Bases: ValidatedScore

This class mixes the functionality of CVLikelihood and HoldoutLikelihood. First, it applies a HoldOut split over the data. Then:

It estimates the training score using a CVLikelihood over the training data.
It estimates the validation score using the training data to estimate the parameters and calculating the log-likelihood on the holdout data.

__init__(self: pybnesian.ValidatedLikelihood, df: DataFrame, test_ratio: float = 0.2, k: int = 10, seed: Optional[int] = None, construction_args: pybnesian.Arguments = Arguments) → None

Initializes a ValidatedLikelihood with the given DataFrame df. The HoldOut is initialized with test_ratio and seed. The CVLikelihood is initialized with k and seed over the training data of the holdout HoldOut.

Parameters

df – DataFrame to compute the score.
test_ratio – Proportion of instances left for the holdout data.
k – Number of folds of the cross validation.
seed – A random seed number. If not specified or None, a random seed is generated.
construction_args – Additional arguments provided to construct the Factor.

property cv_lik: The underlying CVLikelihood to compute the training score.

property holdout_lik: The underlying HoldoutLikelihood to compute the validation score.

training_data(self: pybnesian.ValidatedLikelihood) → DataFrame: The underlying training data of the HoldOut.

validation_data(self: pybnesian.ValidatedLikelihood) → DataFrame: The underlying holdout data of the HoldOut.

class pybnesian.DynamicBIC

Bases: DynamicScore

The dynamic adaptation of the BIC score.

__init__(self: pybnesian.DynamicBIC, ddf: pybnesian.DynamicDataFrame) → None

Initializes a DynamicBIC with the given DynamicDataFrame ddf.

Parameters: ddf – DynamicDataFrame to compute the DynamicBIC score.

class pybnesian.DynamicBGe

Bases: DynamicScore

The dynamic adaptation of the BGe score.

__init__(self: pybnesian.DynamicBGe, ddf: pybnesian.DynamicDataFrame, iss_mu: float = 1, iss_w: Optional[float] = None, nu: Optional[numpy.ndarray[numpy.float64[m, 1]]] = None) → None

Initializes a DynamicBGe with the given DynamicDataFrame ddf.

Parameters

ddf – DynamicDataFrame to compute the DynamicBGe score.
iss_mu – Imaginary sample size for the normal component of the normal-Wishart prior.
iss_w – Imaginary sample size for the Wishart component of the normal-Wishart prior.
nu – Mean vector of the normal-Wishart prior.
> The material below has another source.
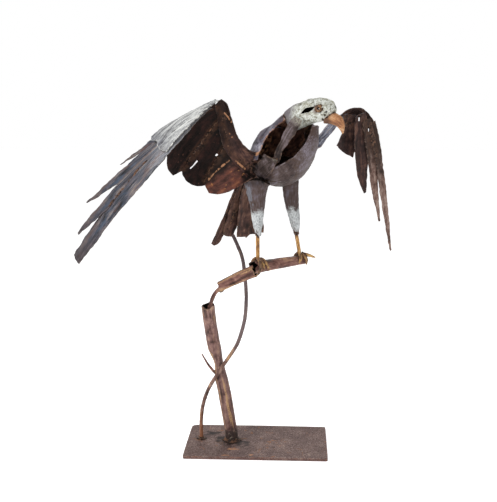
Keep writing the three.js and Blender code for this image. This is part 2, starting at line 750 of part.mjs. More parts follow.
const cupTears = [
  tear(bird(-36, -83.5, 99.8), slit, inFront, 15 * UNIT, 1.8 * UNIT),
  tear(bird(-24, -63.4, 109.3), slit, inFront, 4 * UNIT, 3 * UNIT),
];
const LOBES = [
  { name: 'inner', from: 0.02, to: 0.44, round: 0.14, layer: -0.2, finish: ORANGE_RUST },
  { name: 'middle', from: 0.4, to: 0.74, round: 0.12, layer: 1, finish: DARK_RUST },
  { name: 'outer', from: 0.7, to: 1, round: 0.14, layer: 2, finish: DARK_RUST },
];
LOBES.forEach(({ name, from, to, round, layer, finish }, i) => {
  const form = { face: CUP_FACE, along: 6, across: 4, seed: i + 4, layer, torn: { end: 0.1 } };
  add(`right_secondary_${name}`, panel(lobe(from, to, round), form), finish, cupTears);
});

// Hand of the right wing: one covert sheet over four long primaries
const handLead = birdCurve([
  [-1, -75.5, 161.5],
  [-0.4, -82, 158],
  [0, -92, 151.5],
  [-3.2, -111.9, 134.6],
  [-14, -133, 108],
]);
const handTrail = birdCurve([
  [-6, -76, 160],
  [-18, -86, 153.5],
  [-32, -97, 146],
  [-46, -110, 135],
  [-58, -122, 122.5],
]);
const HAND_FACE = towards(0.14, -0.83, 0.53).normalize();
const coverts = between(handLead, handTrail, HAND_FACE, run([2 * UNIT, 3 * UNIT, 3 * UNIT, 2 * UNIT]));
const PRIMARY_CURL = 0.9;
const FRAYED = { left: 0.08, right: 0.08 };
const RIGHT_PRIMARIES = [
  {
    line: [[-3, -92.5, 153], [-17.5, -128.5, 116], [-45, -162, 71], [-82, -194.5, 7]],
    half: [3, 7, 10.5, 11.5, 8.5],
  },
  {
    line: [[-6, -87.3, 156], [-28, -127, 118], [-50, -158.5, 81], [-84.6, -190.3, 32.2]],
    half: [4, 8.5, 11, 9.6, 2.2],
  },
  {
    line: [[-9, -83, 158], [-37, -121, 124], [-58, -149, 96], [-90.3, -177.6, 61.9]],
    half: [4, 8.5, 10.8, 7.5, 1.6],
  },
  {
    line: [[-12, -78.6, 159], [-36, -99, 145.5], [-57, -121, 123.5], [-81.6, -144, 100.2]],
    half: [4, 7.5, 8, 5, 1.3],
  },
];
const covertForm = { face: HAND_FACE, along: 7, across: 5, seed: 2, layer: 1.4, torn: { end: 0.08 } };
add('right_coverts', panel(coverts, covertForm), WHITE);
RIGHT_PRIMARIES.forEach(({ line, half }, i) => {
  const width = run(half.map((w) => w * UNIT));
  const form = { face: HAND_FACE, along: 7, across: 2, seed: i + 2, layer: -i, torn: FRAYED };
  const surface = feather(birdCurve(line), width, HAND_FACE, PRIMARY_CURL);
  add(`right_primary_${i + 1}`, panel(surface, form), BLUE_STEEL);
});

// Left wing: a rolled arm bar, then an arch of coverts over four hanging primaries
const leftArmLine = birdCurve([
  [-3, 15, 108],
  [0, 28, 112.5],
  [5, 41, 117],
  [4, 54, 127],
  [2.4, 69, 139],
  [1, 82, 147],
  [0, 94, 150],
]);
const armHalf = run([5.4, 5.4, 5.4, 5.2, 4.8, 4.2, 3].map((w) => w * UNIT));
const barFace = towards(0.4, -0.5, 0.75).normalize();
const armBar = feather(leftArmLine, armHalf, barFace, 2.6);

const leftFace = towards(-0.85, -0.1, 0.5).normalize();
const leftLead = birdCurve([
  [3, 80, 144.5],
  [3, 91, 151],
  [4.5, 103, 155],
  [5, 118, 150.5],
  [4, 130, 140],
  [0, 138, 122],
]);
const leftTrail = birdCurve([
  [0, 84, 133],
  [-1, 94, 136],
  [-2, 104, 137],
  [-3, 116, 131],
  [-4, 127, 121],
  [-6, 136, 108],
]);
const arch = between(leftLead, leftTrail, leftFace, run([3 * UNIT, 4 * UNIT, 3 * UNIT]));
const archTears = [
  tear(bird(1, 92, 146), UP, inFront, 2.4 * UNIT, 4 * UNIT),
  tear(bird(1, 110.6, 143.4), UP, inFront, 7.5 * UNIT, 3.4 * UNIT),
  tear(bird(0, 126, 131), UP, inFront, 6.6 * UNIT, 2.8 * UNIT),
];
add('left_wing_arm', panel(armBar, { face: barFace, along: 8, across: 3, seed: 3 }), BLUE_STEEL, archTears);
const archForm = { face: leftFace, along: 6, across: 2, seed: 7, layer: 1, torn: { right: 0.15 } };
add('left_coverts', panel(arch, archForm), RUST, archTears);
const LEFT_PRIMARIES = [
  {
    line: [[3.5, 127, 140], [-3.5, 144.5, 103], [-18, 170, 49.5], [-34.3, 199.8, -13.6]],
    half: [4.5, 5.4, 4.6, 4, 1],
  },
  {
    line: [[4, 117, 143], [-5, 133.5, 109], [-17, 152, 68], [-30, 174.2, 23.7]],
    half: [6.5, 7.6, 6.6, 4.8, 1.3],
  },
  {
    line: [[3, 107, 149], [-6.5, 118, 116], [-16, 129.5, 86], [-23.7, 142.9, 60.6]],
    half: [9, 11.5, 10.5, 7.6, 2.8],
  },
];
LEFT_PRIMARIES.forEach(({ line, half }, i) => {
  const width = run(half.map((w) => w * UNIT));
  const form = { face: leftFace, along: 6, across: 2, seed: i + 5, layer: -i, torn: FRAYED };
  const surface = feather(birdCurve(line), width, leftFace, PRIMARY_CURL);
  add(`left_primary_${i + 1}`, panel(surface, form), RUST, archTears);
});

// The innermost of them is a broad sheet with a slanting end
const broadLead = birdCurve([[3, 82, 149], [-6, 90, 134], [-14, 86.5, 114]]);
const broadTrail = birdCurve([[2, 106, 149], [-12, 120, 121], [-22, 121, 99.7]]);
const broad = between(broadLead, broadTrail, leftFace, run([3 * UNIT, 5 * UNIT, 3 * UNIT]));
const broadForm = { face: leftFace, along: 5, across: 2, seed: 8, layer: -3, torn: { end: 0.08 } };
add('left_primary_4', panel(broad, broadForm), RUST, archTears);

const innerLine = birdCurve([[4, 27, 100], [-18, 38, 99], [-40, 45, 92]]);
const innerHalf = run([10, 13, 12, 8].map((w) => w * UNIT));
const innerLobe = feather(innerLine, innerHalf, towards(0, 0.3, 0.95).normalize(), 0.8);
const innerForm = { face: UP, along: 5, across: 4, seed: 8, torn: { end: 0.06 } };
add('left_secondary', panel(innerLobe, innerForm), RUST);

// Tail: five long feathers that fan out and hang from the rump
const TAIL = [
  { line: [[-34, -8, 100], [-48.5, -8.5, 74], [-60, -14, 45], [-76, -28, 2]], half: [6, 7, 6, 4, 1.5] },
  { line: [[-35, -4, 100], [-52, -5, 73], [-63, -8.5, 44], [-73, -14, 13]], half: [7, 8, 8.5, 8, 6] },
  { line: [[-36, 0, 100], [-53.5, 0.8, 72], [-62, 1, 44], [-69, 1.5, 13.2]], half: [7, 8.5, 9, 9, 7] },
  { line: [[-35, 4, 100], [-53, 6, 72], [-63, 9.5, 43], [-67.5, 15.5, 13]], half: [7, 8, 8.5, 8, 6] },
  { line: [[-34, 8, 100], [-51, 11, 73], [-60, 18, 43], [-65, 28, 14]], half: [7, 8, 7.5, 6, 3] },
];
const tailFace = towards(-0.9, 0, 0.3).normalize();
TAIL.forEach(({ line, half }, i) => {
  const width = run(half.map((w) => w * UNIT));
  const surface = feather(birdCurve(line), width, tailFace, 0.8);
  const layer = 2.6 * Math.abs(i - 2);
  const form = { face: tailFace, along: 4, across: 2, seed: i + 1, layer, torn: { end: 0.05 } };
  add(`tail_feather_${i + 1}`, panel(surface, form), RUST);
});

export default sculpture;
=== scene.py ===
import math

import bpy
import numpy as np
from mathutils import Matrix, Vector
from mathutils.bvhtree import BVHTree
from mathutils.kdtree import KDTree


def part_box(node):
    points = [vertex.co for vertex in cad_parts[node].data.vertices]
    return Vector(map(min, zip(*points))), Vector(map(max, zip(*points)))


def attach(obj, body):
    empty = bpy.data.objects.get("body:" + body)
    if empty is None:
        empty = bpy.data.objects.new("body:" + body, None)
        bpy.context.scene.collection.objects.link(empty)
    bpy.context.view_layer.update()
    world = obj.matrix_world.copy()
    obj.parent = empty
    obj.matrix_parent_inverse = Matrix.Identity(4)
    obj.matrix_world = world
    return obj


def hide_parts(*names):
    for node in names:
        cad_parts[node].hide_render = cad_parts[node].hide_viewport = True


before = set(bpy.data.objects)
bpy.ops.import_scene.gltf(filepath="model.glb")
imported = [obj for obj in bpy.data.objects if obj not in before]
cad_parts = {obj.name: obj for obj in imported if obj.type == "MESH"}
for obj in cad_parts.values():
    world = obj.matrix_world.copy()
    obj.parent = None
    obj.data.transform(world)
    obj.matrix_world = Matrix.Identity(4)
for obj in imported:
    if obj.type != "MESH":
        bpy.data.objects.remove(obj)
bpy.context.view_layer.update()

MM = 0.001
SEED = 7

# The photograph's frame and its camera
PHOTO_SIZE = (497, 502)
FOCAL_PIXELS = 959.7
CAMERA_PLACE = np.array([86.87, -2024.75, 728.09]) * MM
CAMERA_YAW = -0.052088
CAMERA_PITCH = 0.146899

# The bird's own directions: it faces 50 degrees to the right of the stand's long side
HEADING = math.radians(-50)
FORWARD = np.array([math.cos(HEADING), math.sin(HEADING), 0])
LEFT = np.array([-math.sin(HEADING), math.cos(HEADING), 0])
UP = np.array([0, 0, 1.0])
PERCH = np.array([47.5, -35.1, 419.4]) * MM
BIRD_UNIT = 2 * MM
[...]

class pybnesian.DynamicBDe

Bases: DynamicScore

The dynamic adaptation of the BDe score.

__init__(self: pybnesian.DynamicBDe, ddf: pybnesian.DynamicDataFrame, iss: float = 1) → None

Initializes a DynamicBDe with the given DynamicDataFrame ddf.

Parameters

ddf – DynamicDataFrame to compute the DynamicBDe score.
iss – Imaginary sample size of the Dirichlet prior.

class pybnesian.DynamicCVLikelihood

Bases: DynamicScore

The dynamic adaptation of the CVLikelihood score.

__init__(self: pybnesian.DynamicCVLikelihood, df: pybnesian.DynamicDataFrame, k: int = 10, seed: Optional[int] = None) → None

Initializes a DynamicCVLikelihood with the given DynamicDataFrame df. The k and seed parameters are passed to the static and transition components of CVLikelihood.

Parameters

df – DynamicDataFrame to compute the score.
k – Number of folds of the cross validation.
seed – A random seed number. If not specified or None, a random seed is generated.

class pybnesian.DynamicHoldoutLikelihood

Bases: DynamicScore

The dynamic adaptation of the HoldoutLikelihood score.

__init__(self: pybnesian.DynamicHoldoutLikelihood, df: pybnesian.DynamicDataFrame, test_ratio: float = 0.2, seed: Optional[int] = None) → None

Initializes a DynamicHoldoutLikelihood with the given DynamicDataFrame df. The test_ratio and seed parameters are passed to the static and transition components of HoldoutLikelihood.

Parameters

df – DynamicDataFrame to compute the score.
test_ratio – Proportion of instances left for the holdout data.
seed – A random seed number. If not specified or None, a random seed is generated.

class pybnesian.DynamicValidatedLikelihood

Bases: DynamicScore

The dynamic adaptation of the ValidatedLikelihood score.

__init__(self: pybnesian.DynamicValidatedLikelihood, df: pybnesian.DynamicDataFrame, test_ratio: float = 0.2, k: int = 10, seed: Optional[int] = None) → None

Initializes a DynamicValidatedLikelihood with the given DynamicDataFrame df. The test_ratio, k and seed parameters are passed to the static and transition components of ValidatedLikelihood.

Parameters

df – DynamicDataFrame to compute the score.
test_ratio – Proportion of instances left for the holdout data.
k – Number of folds of the cross validation.
seed – A random seed number. If not specified or None, a random seed is generated.